Alright, open Ableton Live 12 and set your tempo around 174 BPM. Anywhere from 172 to 176 is fine, but pick one and commit so your groove decisions make sense. If you like a bit of swing, go to the Groove Pool and try something like MPC 16 Swing around 55 to 58, but only apply it lightly. Think 20 to 35 percent. This is just to get that human “push-pull,” not to make it sloppy.
Now before we touch sound design, set up your session like you’re building a tool you’ll reuse. Make a few groups: one for your intro breaks, one for atmos, one for FX, and one optional group for a bass hint. The goal is to keep the intro alive but not messy, and organization is part of that.
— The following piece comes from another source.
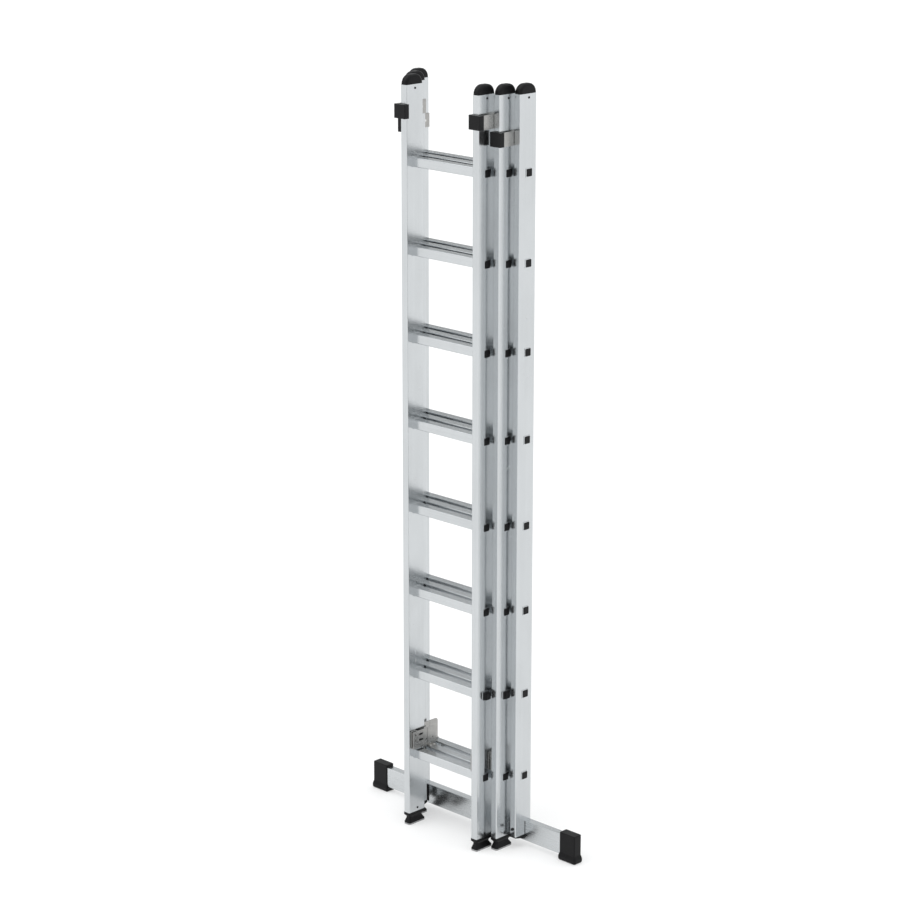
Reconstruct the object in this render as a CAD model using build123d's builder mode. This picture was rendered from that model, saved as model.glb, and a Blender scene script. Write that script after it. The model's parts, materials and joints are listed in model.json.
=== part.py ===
from build123d import *
import os

# A three-section extension ladder, closed up, standing upright on its stabiliser bar.
# +Z is up, -Y is the climbing side (front), +X is to the climber's right.
# The origin is on the floor, in the middle of the ladder's footprint.

os.makedirs("parts", exist_ok=True)

# ---------------------------------------------------------------- driving dimensions
LEFT, RIGHT = -1, 1
SIDES = (LEFT, RIGHT)
SECTIONS = ("front", "middle", "rear")

section_width = {"front": 332.0, "middle": 412.0, "rear": 484.0}
section_step = 51.0  # from one section's stile face to the next section's, front to back
rung_count = 8
rung_pitch = 280.0

stile_width = 25.0
stile_depth = 72.0
stile_length = 2406.0
stile_wall = 1.5
stile_corner = 3.0
spigot_clearance = 0.2
stile_bottom = 41.0  # height of the stiles' lower ends above the floor
lowest_rung = 247.0  # height of the lowest rung's axis above the floor

rung_size = 30.0
rung_wall = 1.5
rung_corner = 3.0
rung_set_back = 40.0  # from a stile's front face to the rung axis
tread_grooves = 4
tread_groove_pitch = 5.5
tread_groove_width = 2.0
tread_groove_depth = 1.0
collar_size = 33.0
collar_length = 4.0
neck_size = 26.0  # the rung is drawn in to this size where it passes through a stile
rim_size = 28.5
rim_length = 1.5
rim_mouth = 24.0

plug_proud = 0.8
plug_insert = 14.0
button_rung = 2  # the rung whose ends carry guide buttons, counted from below
button_base = 27.0
button_tip = 20.0
button_tip_length = 2.0
button_shoulder = 22.0
button_reach = {"front": 14.0, "middle": 10.0}

cap_height = 30.5
cap_overhang = 0.5
cap_shoulder = 29.0
cap_edge = 8.0
pin_radius = 3.5
pin_height = 1.0
pin_from_end = 12.0
pin_set_back = 38.0

foot_collar = (27.0, 74.0, 8.0)  # across, front to back, tall
foot_waist = (20.5, 57.0)
foot_waist_shift = 2.0  # how far the waist stands forward of the foot's middle
foot_upper_slope = 7.0  # heights of the slope under the collar and of the straight waist
foot_waist_height = 5.0
foot_rim = 3.0
foot_base = (27.0, 73.0)
foot_corner = 6.0
foot_insert = 25.0
sole_thickness = 5.0
sole_groove = (2.0, 1.5)  # wide, deep
sole_groove_pitch = 8.0
sole_grooves = 8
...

Here’s the vibe we’re chasing: oldskool jungle and early DnB intros had tension, movement, and attitude, without giving away the whole drop. You’re teasing the crowd’s brain. You’re saying, “We’re rolling… but we’re not there yet.”
Step one: choose source material for the break, without the copyright headache. Best option is always your own break or something you’ve made from one-shots. But if you want speed, grab a break loop from an Ableton pack and we’ll process it into character.
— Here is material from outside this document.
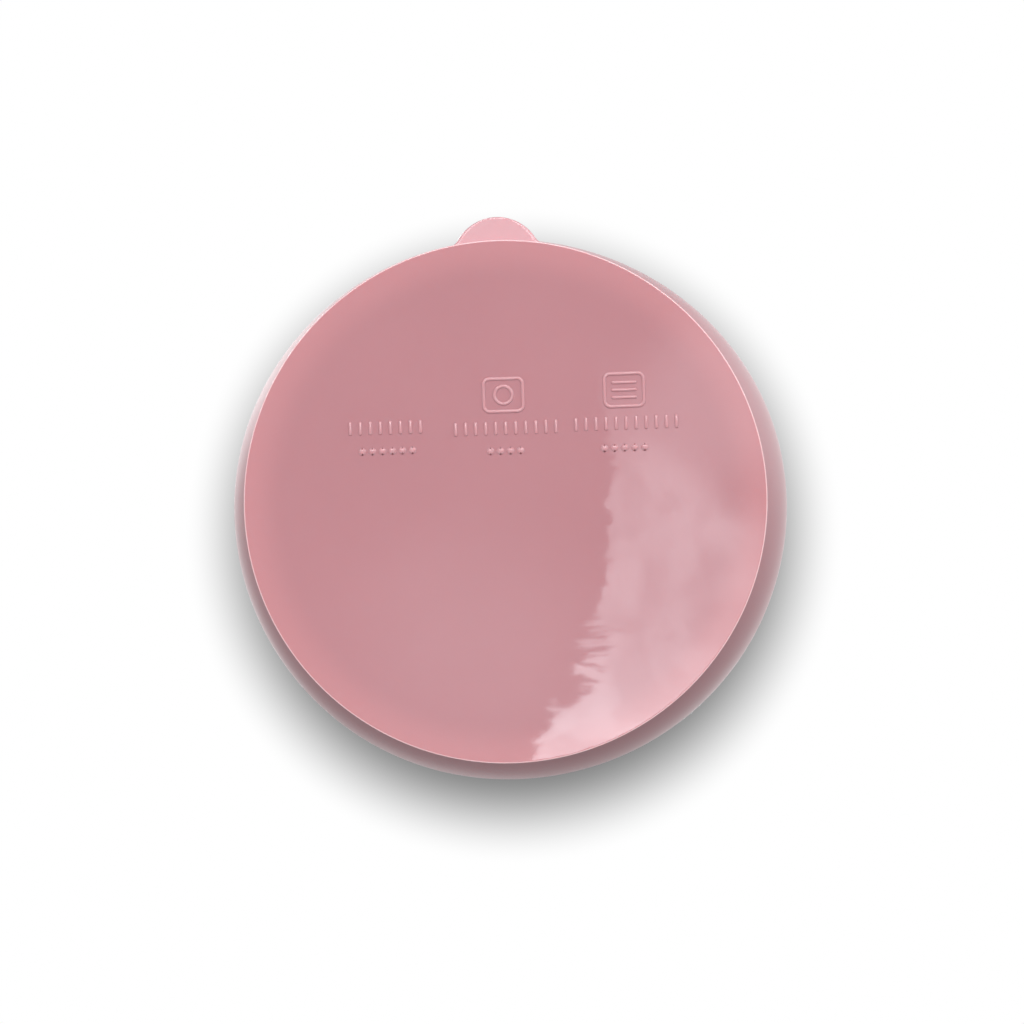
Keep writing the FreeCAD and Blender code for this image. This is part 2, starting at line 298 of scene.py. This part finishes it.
def sink_flare(x, reach, width, z):
    """Let the flare's ends run out flush with the lip's upper side."""
    radius = math.hypot(x, reach)
    surface = lip_top(radius) - 0.04 * MM
    if z < surface:
        return z
    outward = smoothstep(0.55, 1.0, abs(x) / width)
    inward = smoothstep(-0.3 * MM, 1.6 * MM, DISC_RADIUS - radius)
    return surface + (z - surface) * (1 - outward * inward)


def build_tab():
    """The half-round tab: it grows out of the lip's upper side, and thins to a round edge."""
    count = 72
    middle = TAB_REACH - TAB_RADIUS
    bend_turn = math.asin((TAB_BEND - middle) / TAB_RADIUS)
    reaches = list(np.linspace(ROOT_START, TAB_BEND, 26)[:-1])
    turns = np.linspace(bend_turn, math.pi / 2, 40)[:-1]
    reaches += [middle + TAB_RADIUS * math.sin(t) for t in turns]
    vertices = []
    for reach in reaches:
        grown = smoothstep(ROOT_START, ROOT_START + TAB_GROWTH, reach)
        left = (TAB_REACH - reach) / TAB_EDGE
        thin = math.sqrt(max(1 - (1 - min(left, 1)) ** 2, 0))
        under = max(lip_top(reach) - ROOT_SUNK_UNDER, TAB_BOTTOM) if reach < DISC_RADIUS else TAB_BOTTOM
        over = lip_top(reach) - ROOT_SUNK_OVER + grown * (TAB_TOP - lip_top(reach) + ROOT_SUNK_OVER)
        centre, thickness = (under + over) / 2, (over - under) * thin
        width = tab_half_width(reach)
        across, rise = tab_section(width, thickness, count)
        vertices += [
            (x, -reach, sink_flare(x, reach, width, centre + z)) for x, z in zip(across, rise)
        ]
    faces = [tuple(range(count))]
    for row in range(len(reaches) - 1):
        low, high = row * count, (row + 1) * count
        for i in range(count):
            j = (i + 1) % count
            faces.append((low + j, low + i, high + i, high + j))
    tip = len(vertices)
    vertices.append((0, -TAB_REACH, (TAB_BOTTOM + TAB_TOP) / 2))
    last = (len(reaches) - 1) * count
    faces += [(last + (i + 1) % count, last + i, tip) for i in range(count)]
    return new_object("lift_tab", vertices, faces)


# Raised marks

# Middle of each block of marks: across, distance from the axis towards the tab, and how many.
BAR_ROWS = ((-25.2, 16.6, 8), (0.6, 15.7, 11), (26.4, 15.9, 11))
DOT_ROWS = ((-24.9, 11.6, 6), (0.4, 10.8, 4), (25.9, 10.6, 5))
MARK_PITCH = 2.15
BAR_LENGTH = 2.9
DOT_RADIUS = 0.72
ICON_HALF = (4.2, 3.5)
ICON_CORNER = 1.2
RING_MIDDLE = (0.3, 22.8)
STRIPE_MIDDLE = (26.2, 23.0)
RING_RADIUS = 1.9
STRIPE_HALF, STRIPE_GAP = 2.4, 1.6
STRIPE_STROKE = 0.9  # share of the other strokes' width


class Marks:
    """Collects raised strokes as closed little solids, standing on the dished underside."""

    # Each step of a stroke's cross-section: share of its half width, and share of its height.
    SECTION = ((1.35, -0.35), (1.15, 0.04), (0.98, 0.42), (0.78, 0.8), (0.45, 0.98))

    def __init__(self):
        self.vertices = []
        self.faces = []

    def add_ring(self, points, rise):
        """A closed ring of points, given in millimetres, at a share of the marks' height."""
        start = len(self.vertices)
        for across, towards_tab in points:
            x, y = across * MM, -towards_tab * MM
            self.vertices.append((x, y, float(dish_height(x, y)) - rise * MARK_HEIGHT))
        return list(range(start, len(self.vertices)))

    def join(self, low, high):
        for i in range(len(low)):
            j = (i + 1) % len(low)
            self.faces.append((low[i], low[j], high[j], high[i]))

    def stroke(self, start, end, half_width):
        """A straight stroke with round ends; a dot is one whose ends are the same point."""
        start, end = Vector(start), Vector(end)
        heading = math.atan2(*(end - start).yx) if (end - start).length else 0
        rings = []
        for width, rise in self.SECTION:
            ring = []
            for centre, first in ((end, -90), (start, 90)):
                for turn in np.radians(np.linspace(first, first + 180, 9)) + heading:
                    ring.append(centre + half_width * width * Vector((math.cos(turn), math.sin(turn))))
            rings.append(self.add_ring(ring, rise))
        for low, high in zip(rings, rings[1:]):
            self.join(low, high)
        self.faces.append(tuple(rings[0][::-1]))
        self.faces.append(tuple(rings[-1]))

    def loop(self, points, half_width):
        """A stroke along a closed smooth path."""
        points = np.array(points)
        ahead = np.roll(points, -1, axis=0) - np.roll(points, 1, axis=0)
        side = np.column_stack((ahead[:, 1], -ahead[:, 0])) / np.linalg.norm(ahead, axis=1)[:, None]
        steps = list(self.SECTION) + [(-width, rise) for width, rise in reversed(self.SECTION)]
        rings = [self.add_ring(points + side * half_width * width, rise) for width, rise in steps]
        for low, high in zip(rings, rings[1:] + rings[:1]):
            self.join(low, high)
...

Drag your break onto an audio track. Set the loop length to four or eight bars. Now warping: if you want tight drums, use Beats mode. Set it to transient loop mode and Preserve at 1/16. If it’s a fuller loop and you want it to stretch smoothly, Complex Pro can work, but for jungle-style breaks, Beats mode usually keeps the snap.
Quick coaching note: don’t over-warp. People kill the swing by trying to force every transient to a perfect grid. Often, you only need a warp marker at the start and one at the end. If the break loses attitude, it’s usually over-warped, not under-processed.
Now let’s make the break intro-ready. This is the tease. You want the rhythm and the grit, but not the full low-end authority.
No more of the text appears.